The top executives of the Budweiser beer company decide they need a fresh, new marketing initiative. One suggests that the Catholic church, being a well known, global brand just like themselves, would be a suitable sponsorship partner, so they send two of their most persuasive directors to Rome.

They are granted an audience with the Pope and explain that they want a commercial link-up with the Vatican. This would, of course, involve some careful 'product placement'. What they suggest is that the words in the Lord's prayer , 'Give us this day our daily bread', be replaced with, 'Give us this day our daily Bud'.

The Pope is appalled. 'But this is sacred, infallible scripture! We can't possibly change the words around like that!' The executives realise this is a big ask, and reassure the pontiff that Budweiser will pay handsomely, to the tune of $50m.

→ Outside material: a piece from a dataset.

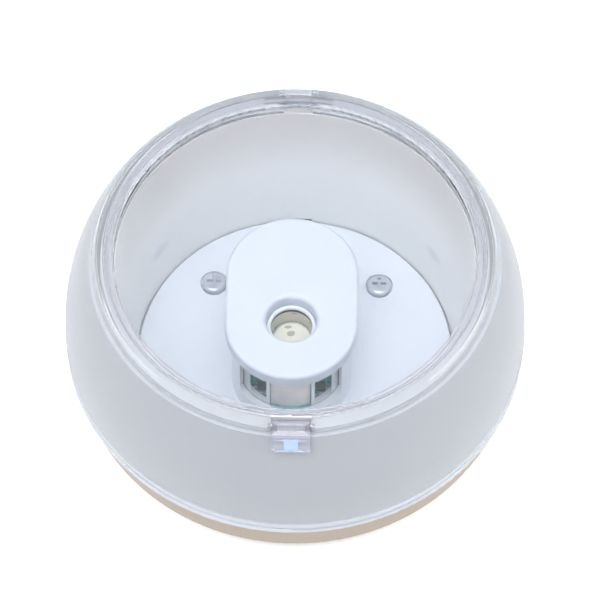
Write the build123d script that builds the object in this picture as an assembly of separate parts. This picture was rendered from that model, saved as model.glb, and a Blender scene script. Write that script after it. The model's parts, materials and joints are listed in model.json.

'It's out of the question!' the Pope protests. 'These are the words of our Lord himself. If we change them, it would be blasphemy!'

So the offer goes up to $70m. After half an hour of wrangling, the Pope begins to relent. The Budweiser offer is now $1bn, and he thinks how nice it would be to pay off the Vatican debts, and perhaps even get his apartments refurbished. 'Look,' he says, 'I'll need to discuss this with my secretary of state. Please excuse us.' He takes the cardinal to one side and whispers, 'Luigi, remind me, when does the Wonder Bread contract run out?'
 
A man is looking for a job and sees that the local zoo is searching for a zookeeper.

He goes for it but the director has a negative answer: "I'm so sorry but we just hired someone for the job but if you want, I can offer you something else. Our gorilla died this morning and tomorrow is Saturday so I can't get another gorilla that fast. If you want, we have a gorilla costume and if you wear that, it's just like the real thing. Also, it pays very well."

"Sure thing!" the man says, "and what do I need to do exactly?"
"Well", the director starts, "you need to go into the gorilla cage. There are a few ropes and you only need to swing a bit from one rope to another. That's it."

The man takes the job and the next morning he starts. He's trying to swing back and forth and to jump from one rope to another and by the time it's noon, he's getting quite good at it. A lot of people are looking at this spectacle. Suddenly he's so into it that he swings and he lands into the next cage.

A surprised lion appears and the man starts shouting "Help, help! Get me out of here!!" whereas the lion replies "Shut up fool! Or we both will be out of a job!!"